What you will do: Copy out all lines that carry the word "object".
[Start of The data]
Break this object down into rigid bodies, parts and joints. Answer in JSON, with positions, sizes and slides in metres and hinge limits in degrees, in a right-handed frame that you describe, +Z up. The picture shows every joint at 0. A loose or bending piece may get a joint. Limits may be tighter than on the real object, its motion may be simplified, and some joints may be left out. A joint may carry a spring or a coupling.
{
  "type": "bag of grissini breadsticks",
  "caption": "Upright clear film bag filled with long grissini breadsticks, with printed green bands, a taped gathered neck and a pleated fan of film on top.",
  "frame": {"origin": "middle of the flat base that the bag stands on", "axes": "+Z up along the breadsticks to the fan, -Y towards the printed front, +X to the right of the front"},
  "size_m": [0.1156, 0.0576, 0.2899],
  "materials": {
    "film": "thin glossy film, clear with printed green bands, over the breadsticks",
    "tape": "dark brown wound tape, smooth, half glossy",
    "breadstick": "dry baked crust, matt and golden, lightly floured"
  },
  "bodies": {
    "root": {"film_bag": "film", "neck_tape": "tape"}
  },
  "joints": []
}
[End of The data]
[Start of The data]
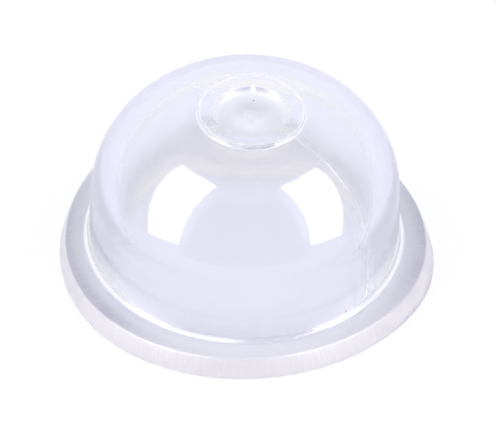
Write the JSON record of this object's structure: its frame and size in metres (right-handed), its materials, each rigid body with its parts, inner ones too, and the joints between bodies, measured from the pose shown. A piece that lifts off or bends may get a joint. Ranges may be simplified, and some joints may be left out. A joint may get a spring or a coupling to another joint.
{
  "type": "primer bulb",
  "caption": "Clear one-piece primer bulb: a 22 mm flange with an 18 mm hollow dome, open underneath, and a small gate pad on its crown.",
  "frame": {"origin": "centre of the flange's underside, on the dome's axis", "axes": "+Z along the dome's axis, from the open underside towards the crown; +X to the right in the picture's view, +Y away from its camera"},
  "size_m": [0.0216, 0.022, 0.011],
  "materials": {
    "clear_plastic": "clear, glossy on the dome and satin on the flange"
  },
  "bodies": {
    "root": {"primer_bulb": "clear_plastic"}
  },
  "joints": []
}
[End of The data]
Complete output:
Break this object down into rigid bodies, parts and joints. Answer in JSON, with positions, sizes and slides in metres and hinge limits in degrees, in a right-handed frame that you describe, +Z up. The picture shows every joint at 0. A loose or bending piece may get a joint. Limits may be tighter than on the real object, its motion may be simplified, and some joints may be left out. A joint may carry a spring or a coupling.
Write the JSON record of this object's structure: its frame and size in metres (right-handed), its materials, each rigid body with its parts, inner ones too, and the joints between bodies, measured from the pose shown. A piece that lifts off or bends may get a joint. Ranges may be simplified, and some joints may be left out. A joint may get a spring or a coupling to another joint.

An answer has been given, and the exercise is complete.